Stage 2: The Sales Pitch
This is where Friend #2 tries to supply the appropriate confidence, with a number of tactics to convince Friend #1 that the impossible is possible. Friend #2 minimizes the danger or uncertainty, saying things like “Just relax,” “There’s a short technical section, but other than that, it’s easy,” “You don’t need a #4 Camalot for this pitch,” “If you can follow it, you can lead it,” and many other phrases, usually including the Ultimate Sandbag Axiom, which is “You’ll Be Fine.” The key here is to push the sale, carefully, but firmly.

Stage 3: Commitment
When Friend #2 says “You’ll Be Fine,” Friend #1 only needs to believe it 51%. Friend #1 only needs just enough confidence to perform The Thing Which They Need But May Not Think They Want: to rack up and tie into the rope, clip into his/her pedals and drop in, grab the oars and pull the boat into the current, or buy the plane tickets, or make whatever irreversible first step is necessary for a memorable and formative experience. Friend #2 either needs a) only a 70-80% belief that Friend #1 can do The Thing Which They Need But May Not Think They Want, or b) only a 49% belief that they need to remain friends with Friend #1.

Stage 4: The Outcome
After Friend #1 decides to step into the void, march in the direction of their fear, or launch themselves into the often terrifying river of personal growth, a number of outcomes are possible, positive and negative. Unscientific estimates put the success rate of sandbagging in the 75% realm, but are only anecdotal. In the case of sandbag failure, negative outcomes such as broken bones, broken bicycle components, swearing off climbing for the rest of one’s life, and embarrassing public breakups are possible. (It’s important to note here that sandbagging in romantic relationships is extremely risky and often disastrous, and should be attempted only with extreme caution, if at all.) On the positive side, personal limits are often shattered, climbing careers are begun, Facebook profile photos are captured, and astronomical leaps in personal growth can occur.
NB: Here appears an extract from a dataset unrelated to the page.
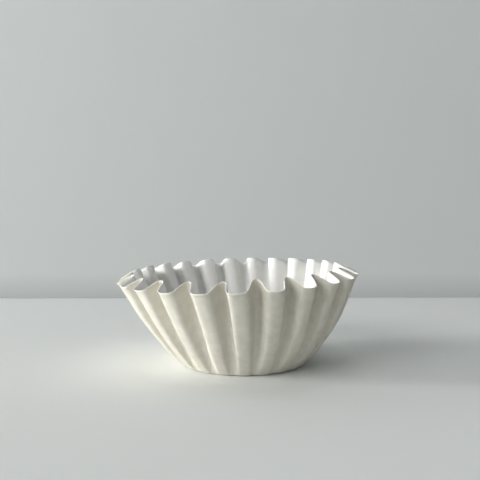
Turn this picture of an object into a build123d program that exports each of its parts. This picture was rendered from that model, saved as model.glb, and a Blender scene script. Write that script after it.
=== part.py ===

Sometimes, although not always, a friendship will survive a sandbag. The odds of this vary widely based on many factors, including the age of the friendship, the audaciousness of the sandbag, the respective emotional stability of the two friends involved, each person’s appreciation of the value of intense experiences, and the amount of physical and emotional damage incurred by the outcome of the sandbag. It’s important to weigh these factors to the best of your ability before you actually sandbag a close friend.

A good general rule is: If your friend does not survive your sandbag, your friendship will not survive it, either.


More stories like this in my new book, Bears Don’t Care About Your Problems, out now.

11 replies on “Anatomy Of A Sandbag”
  1. says: jonathan

    Anytime “it’s pretty casual” is uttered before “you’ll be fine” – big red flag.

  2. says: Chad

    From my buddy at the top of the Gold Hill chutes in Telluride after I expressed extreme reservations about dropping in, “See you at the bottom!” Later, after I finally made it down, “yeah, that may have been a little steep for you but you made it.”

  3. says: Ed Gnarley

    One of the classic mountain biking sandbag lines- What you say “Its pretty much all down hill from here…” What it means ” We’ve got at least 5 more miles and 1500 feet of vertical left to climb.

  4. says: Coop

    Haha! This is great – a quality breakdown. Another useful tool is to understand the background of “friend #2” and his/her history of sandbagging. Is friend #2 a sandbagger at the core? Should all of their suggestions and recommendations be forever considered with substantial sandbag potential? Necessary info for decision making in my opinion.

  5. says: Michael

    Such a perfect description. I would have never had the words to explain this situation, and I just sent it to my sandbagging climbing friend immediately. I was lucky it worked out as a positive, he got me on my first outdoor climb down at The Red. low grade 2 pitch trad route that I was cleaning. When I struggled to top out the 2nd pitch, I wished terrible things upon him, said some not so nice words. When I topped out my life was changed forever. He knew it would either scare me away from climbing or I’d be hooked forever, thank god it was the latter.